Das wirklich Überraschende an diesen Geschichten ist, dass sie bei aller Flachheit der Sprache und der Charaktere, die glücklich von "Schwänzen wie Baseballschlägern" schwärmen, ernst gemeint sind. Die Protagonistin wird kaum von unnötigen Motiven oder gar Reflexionen geplagt und stolpert von Gefühlen und Verwirrtheit von Party zu Kaffeklatsch. Nur manchmal teilt sie dem Leser salbungsvoll konzentrierte Weisheiten wie "Das Leben ist wunderbar und voller Überraschungen" mit. Sorge Dich nicht, lebe! möchte man da wissend lächelnd antworten oder auch: Geh, wohin Dein Herz Dich trägt! Dann wiederum erfahren wir von ihr über ihren Freund aus der Uni, den sie verließ, weil sie "Bier und Sex in unbegrenzten Mengen" wollte und er mit der Lieferung nicht nachkam. Vielmehr begeistert sie die "Gaunerromantik" ihres nächsten Geliebten, die sie als seine eigene Philosophie bezeichnet: "Die Siffköpfe muss man plattmachen!"
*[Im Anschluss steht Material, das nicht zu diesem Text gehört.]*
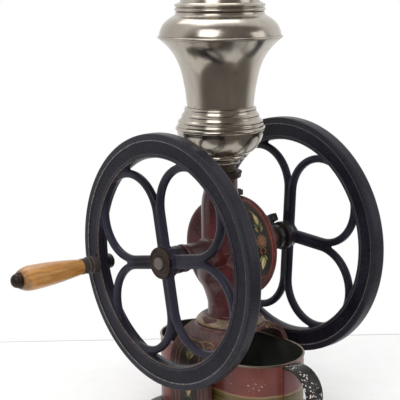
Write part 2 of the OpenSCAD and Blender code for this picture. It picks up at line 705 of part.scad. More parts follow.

Einer der Höhepunkte der Geschichte um Lena ist ein Konzert ihres Ljapa, bei dem die ganze Menge zum titelgebenden Song tanzt und singt: "Komm!...Komm!...Komm an die Sonne!" Alle verströmen ganz doll Energie und sind wie eins, und das ist dann so schön, dass Lena vor Glück "fast wahnsinnig" wird. So schön ist das, dass der Autorin glatt die Worte fehlen und sie nur noch ein bewegendes "A-a-a-ah!!!" mit aber auch wirklich nötigen drei Ausrufungszeichen fertig bringt.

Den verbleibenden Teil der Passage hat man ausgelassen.